Sealed Deck #1: Phoenix Foundation

Posted in Event Coverage

By Josh Bennett


2001 Player of the Year Kai Budde and his two henchmen, Dirk Baberowski and Marco Blume, wasted no time in coming up with their initial builds after the colors sorted themselves out. Plenty of blue-black gold cards discounted the possibility of a blue-white deck, and so all the pure black and blue were sequestered. Green, traditionally resigned to getting the best of what's left, was well suited to its role. It had fixers until Sunday and enough quality green creatures to stand without much help. That left the unlikely duo of red and white.

Their initial conception of this last deck had red's prodigious beatdown and removal, with white creatures filling in the gaps. It had a strong line of Kavu, Runner, Ancient, Pouncing and Monarch. For removal it worked off Magma Burst and Breath of Darigaaz, with Manacles of Decay to catch what was missed. Rakavolver convinced them to touch blue, and with plenty of white creatures, including two Benalish Lancers, Silver Drake was a natural fit. This made the inclusion of Jilt and Razorfin Hunter much easier. Unfortunately, their only red-white card was Squee's Embrace, no slouch, but also no Goblin Legionnaire. Raka Sanctuary made the cut, but would rarely reach its full potential.

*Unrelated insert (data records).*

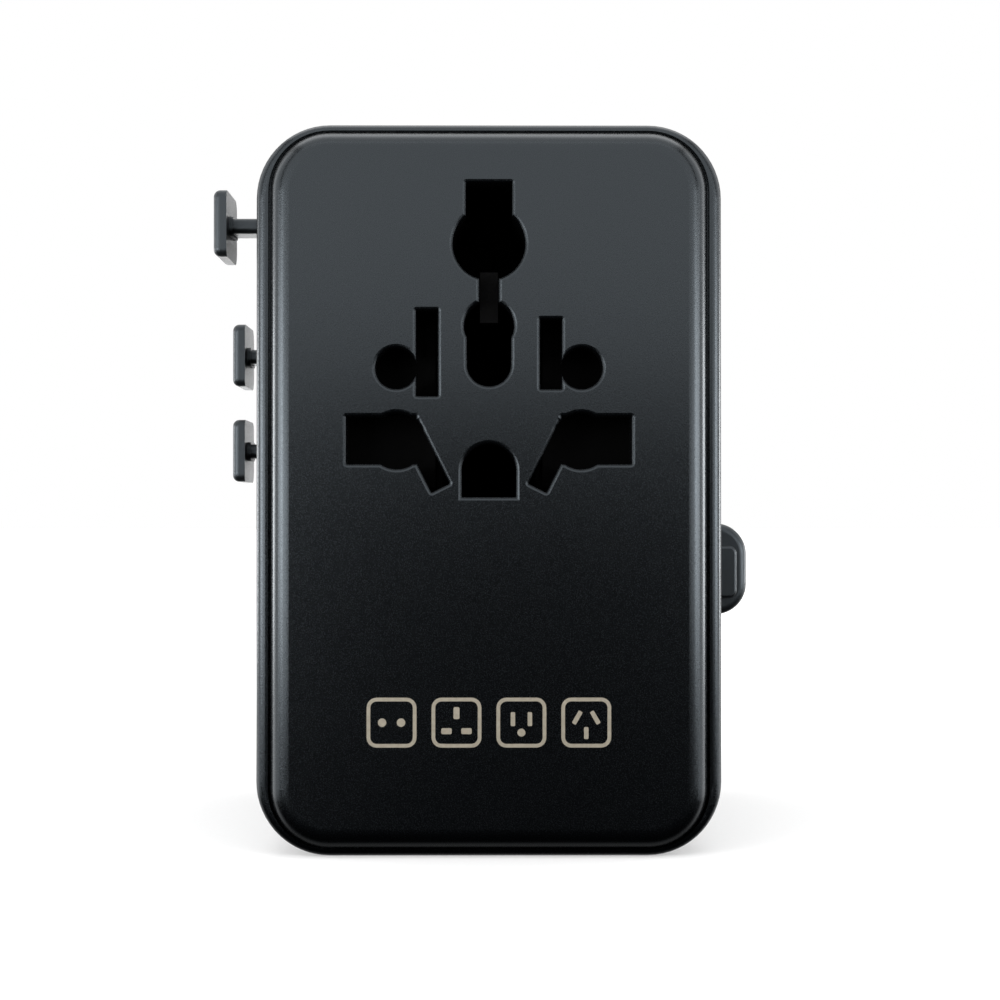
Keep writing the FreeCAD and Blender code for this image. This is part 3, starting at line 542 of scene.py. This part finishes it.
def world():
    """White room behind the object, a dark one in front of it, and white to the camera everywhere."""
    data = bpy.data.worlds.new("studio")
    data.use_nodes = True
    data.node_tree.nodes.clear()
    t = Tree(data.node_tree)
    axes = t.add("ShaderNodeSeparateXYZ")
    t.link(t.add("ShaderNodeTexCoord").outputs["Generated"], axes.inputs[0])
    rises = [t.remap(axes.outputs["Y"], 0, radiance, start, end, interpolation_type="SMOOTHSTEP")
             for start, end, radiance in ROOM_RISES]
    share = t.remap(axes.outputs["Z"], BELOW_SHARE, 1, BELOW_START, BELOW_END,
                    interpolation_type="SMOOTHSTEP")
    strength = t.add("ShaderNodeMix")
    t.link(t.add("ShaderNodeLightPath").outputs["Is Camera Ray"], strength.inputs["Factor"])
    t.link(t.combine("MULTIPLY", t.combine("ADD", *rises), share), strength.inputs["A"])
    strength.inputs["B"].default_value = 1.0
    shade = t.add("ShaderNodeBackground")
    shade.inputs["Color"].default_value = (1, 1, 1, 1)
    t.link(strength.outputs["Result"], shade.inputs["Strength"])
    t.link(shade.outputs["Background"], t.add("ShaderNodeOutputWorld").inputs["Surface"])
    scene.world = data


def floor():
    """Plain pale floor, seen by the camera but kept out of the object's reflections."""
    mesh = bpy.data.meshes.new("floor")
    low = SHELL_LOW.z - FLOOR_GAP
    corners = [(FLOOR_REACH * x, FLOOR_REACH * y, low) for x, y in ((-1, -1), (1, -1), (1, 1), (-1, 1))]
    mesh.from_pydata(corners, [], [(0, 1, 2, 3)])
    obj = bpy.data.objects.new("floor", mesh)
    scene.collection.objects.link(obj)
    s = Surface("floor_paper")
    away = s.add("ShaderNodeVectorMath", operation="LENGTH")
    s.link(s.coords, away.inputs[0])
    s.feed(Base_Color=s.mix_colour(s.noise(0.6 * MM, detail=3), *FLOOR_GREYS),
           Emission_Strength=s.remap(away.outputs["Value"], GLOW_NEAR, GLOW_FAR, GLOW_START, GLOW_END))
    s.set(Roughness=0.9, Specular_IOR_Level=0.0, Emission_Color=(1, 1, 1, 1))
    mesh.materials.append(s.material)
    obj.visible_glossy = False
    obj.visible_diffuse = False


slots = materials()
dress_frame(slots)
prints(print_ink())
button_spring(slots["spring_steel"])
camera()
lights()
world()
floor()
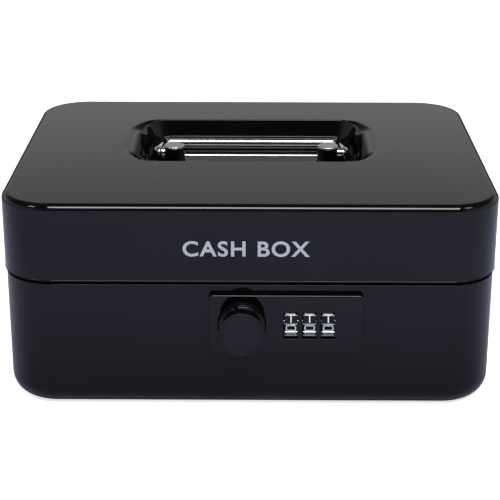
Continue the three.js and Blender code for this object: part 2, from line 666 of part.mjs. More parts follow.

The blue-black deck came together quickly. It's not hard to line up double-Recoil, Repulse and Urborg Emissary alongside Probe, Hypnotic Cloud and Doomsday Specter. The nuts and bolts were all there, too: Cavern Harpy, Nightscape Familiar, Volcano Imp and Faerie Squadron. The deck was a little top-heavy, with two Vodalian Serpents and a Phyrexian Gargantua at the high end of things, but with eighteen land and a Probe it wouldn't present a problem.

This left plenty of goodies for the green deck to snatch up, armed as it was with two Harrows, Fertile Ground and Utopia Tree. Jumping off of the table were the side-by-side Sabertooth Nishoba and Spiritmonger, and the Eladamri's Call that could get them with a quickness. Restock and Fleetfoot Panther would make sure they stayed active. Thornscape Battlemage and Savage Gorilla acted as kill thanks to the mana fixers. Two Exotic Curses that missed the blue-black deck due to mediocrity rounded out the removal in a spectacular fashion. The last two cards to make the cut were Sunscape Apprentice and Shackles.

With the initial builds in place, the players traded the decks to their eventual pilots for final tweaks. Blume ended up with the red-white deck, and immediately questioned the wisdom of Raka Sanctuary. It seemed incorrect to run such a long-term card in a beatdown-minded deck. He conscripted Repulse from the blue-black deck and a Stand/Deliver that no-one wanted, taking out the Sanctuary and the Rootwater Hunter, whose value decreased in the Sanctuary's absence. Now the red-white deck could play the tempo game with ease.

Baberowski filled the hole in his blue-black deck with a Vodalian Hypnotist, a fine addition since he was already looking to the long game. It also powered up his Recoils and gave him another early play to go with his Harpy. Budde then showed him the Stormscape Familiar he had missed on the first pass, and it took the place of Morgue Toad.

Budde thus ended up with the green deck. He counted his creatures that could deal damage and came up with only thirteen. This fact worried him, and he wanted to make room for Stone Kavu. He decided that he didn't want Sunscape Apprentice. Baberowski suggested cutting Ana Disciple, and Budde immediately corrected him with an image of a flying Spiritmonger. In the end, the Kavu sat in the board, unspectacular because of mana considerations. With his deck becoming thus more control-oriented, the inclusion of Stormscape Apprentice made a lot more sense. This way, Budde could play the waiting game until he found one of his bombs, and then ride it to victory. He had more than enough green men to stall or race as need be.

They were all smiles as they went to fill in their decklists, confident that they had the right builds for a great performance.